Sarah O'Brien - Analyst
And this is related to Canada, and not in the US market?
Robert Gomes - CEO, President
That is correct.
Sarah O'Brien - Analyst
Okay. And maybe, just because you guys have been so steady in terms of delivering EBITDA margin, I mean are you still comfortable in the 14%, 14.5% range for the year? Is that an objective?
Dan Lefaivre - CFO
Absolutely.
Sarah O'Brien - Analyst
Okay. Great. And just on the acquisition front, I know Bob, your comments about not a lot of big targets available out there, but do you consider it a target to get to your 10% to 15% growth for the year, with some of these smaller tuck-in acquisitions? Is that something that you would have as an objective and do you expect it to be realized?

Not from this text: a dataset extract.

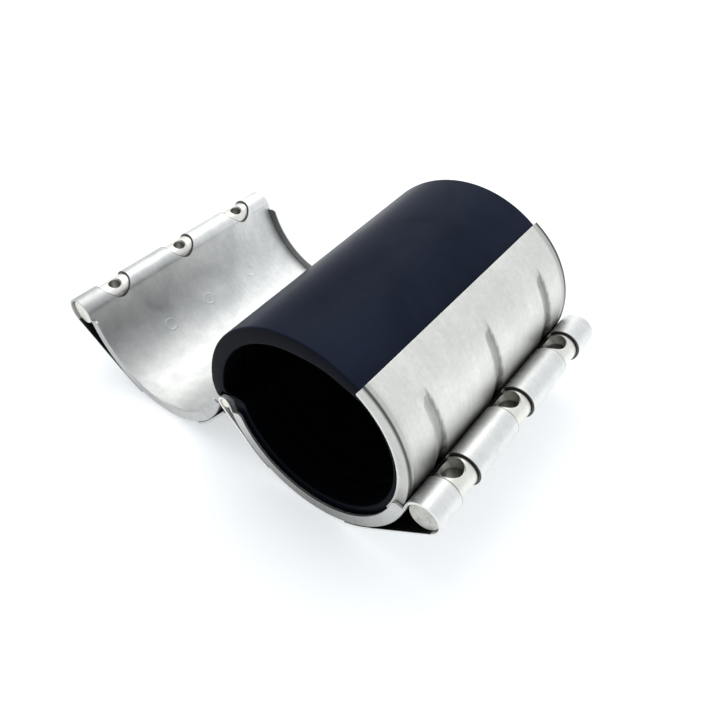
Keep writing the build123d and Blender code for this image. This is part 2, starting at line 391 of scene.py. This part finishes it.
# ---------------------------------------------------------------- mesh helpers
def mesh_object(name, points, faces, smooth_angle=35.0):
    """Mesh object from points in millimetres, shaded smooth by angle."""
    mesh = bpy.data.meshes.new(name)
    mesh.from_pydata([tuple(c * MM for c in p) for p in points], [], faces)
    mesh.validate()
    mesh.update()
    piece = bpy.data.objects.new(name, mesh)
    bpy.context.scene.collection.objects.link(piece)
    mesh.shade_smooth()
    mesh.set_sharp_from_angle(angle=math.radians(smooth_angle))
    return piece


def smooth(value):
    """Smooth step between 0 and 1."""
    value = max(0.0, min(1.0, value))
    return value * value * (3 - 2 * value)


def circle_reach(angle, centre, radius):
    """Distance from the origin to a circle round another centre."""
    along = centre[0] * math.cos(angle) + centre[1] * math.sin(angle)
    across = centre[0] * math.sin(angle) - centre[1] * math.cos(angle)
    return along + math.sqrt(radius * radius - across * across)


def box_centre(box):
    """(x, z) centre of a corner pair."""
    return ((box[0][0] + box[1][0]) / 2, (box[0][2] + box[1][2]) / 2)


def assign(piece, material):
    piece.data.materials.clear()
    piece.data.materials.append(material)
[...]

Robert Gomes - CEO, President
It depends what you define as a tuck-in. A tuck-in now for us unfortunately is 130- or 150- or 200-person firm, is now considered by the industry as a tuck-in for us, because of our size. Our ability of doing five of those in a couple of quarters is definitely there. So all of a sudden, those five tuck-ins become fairly significant. That is a harder way of getting there. But it is also a way that we're pretty comfortable with and pretty good at executing and integrating.
Our preference would be one 500-person firm or a 1,000-person firm. And that certainly is where our focus is. There are just more opportunities in the CAD50 million range, CAD50 million to CAD100 million. So we certainly are continuously pushing and focusing. I just want the industry to understand, that is a limited space. There is just not that many. But I would say we have as good of a connection into that space and I think everybody is aware of what our strategy is. So we will just continue executing it. But we continue to hit base hits and score runs; it still works.
Sarah O'Brien - Analyst
And just on the larger firms, if you do find one, what is your comfort level with being able to pay up? Because I understand the multiples are reasonably high. Is this something that you need to be immediately accretive or do you find opportunities where you can peel out a level of management or something to make it work.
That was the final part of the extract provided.